The third is expecting any finish to make a solid wood table indestructible. Real timber furniture is built to last, but it is still a natural material. It will reward care. It will also develop character over time. That is part of what separates it from throwaway furniture.

Which finish suits industrial and rustic furniture best?

For many industrial-rustic pieces, hardwax oil is the sweet spot. It protects the timber while keeping the grain, texture and natural variation front and centre. It also suits the straightforward, built-to-last feel that solid wood and steel furniture should have.

That said, there are times when lacquer is the better answer. If the priority is maximum day-to-day practicality, especially for a heavily used dining surface, a quality matt or satin lacquer can be the right call. It gives a cleaner layer of protection and can be a better match for households that want less maintenance.

The right choice often comes down to whether you value easier long-term touch-ups or lower short-term upkeep.
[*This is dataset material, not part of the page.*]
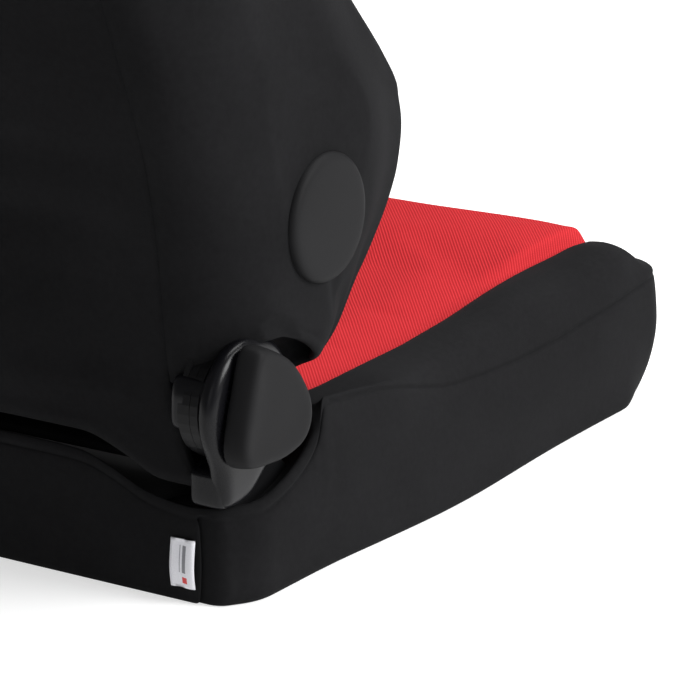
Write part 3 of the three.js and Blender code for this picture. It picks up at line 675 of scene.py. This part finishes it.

Getting the decision right before you buy

If you are ordering a made-to-order table, ask what finish is being used as standard and why. Ask how it behaves in normal family use. Ask what maintenance it needs after six months, a year and beyond. A good maker should be able to answer plainly.

If samples are available, use them. Place them in the actual room. Look at them in morning light, evening light and with the flooring, wall colour and other furniture around them. That simple step can save a lot of second-guessing.

At DK Fabrications, the focus is on solid wood furniture designed for living, not for tiptoeing around. That means finish choice should support the way the piece will be used every day, not just how it looks when first unpacked.

A solid wood tabletop should feel right from the start, then keep earning its place as the years pass. Choose the finish that fits your home honestly, and the table will do what good furniture should do - settle in, wear well and become part of daily life.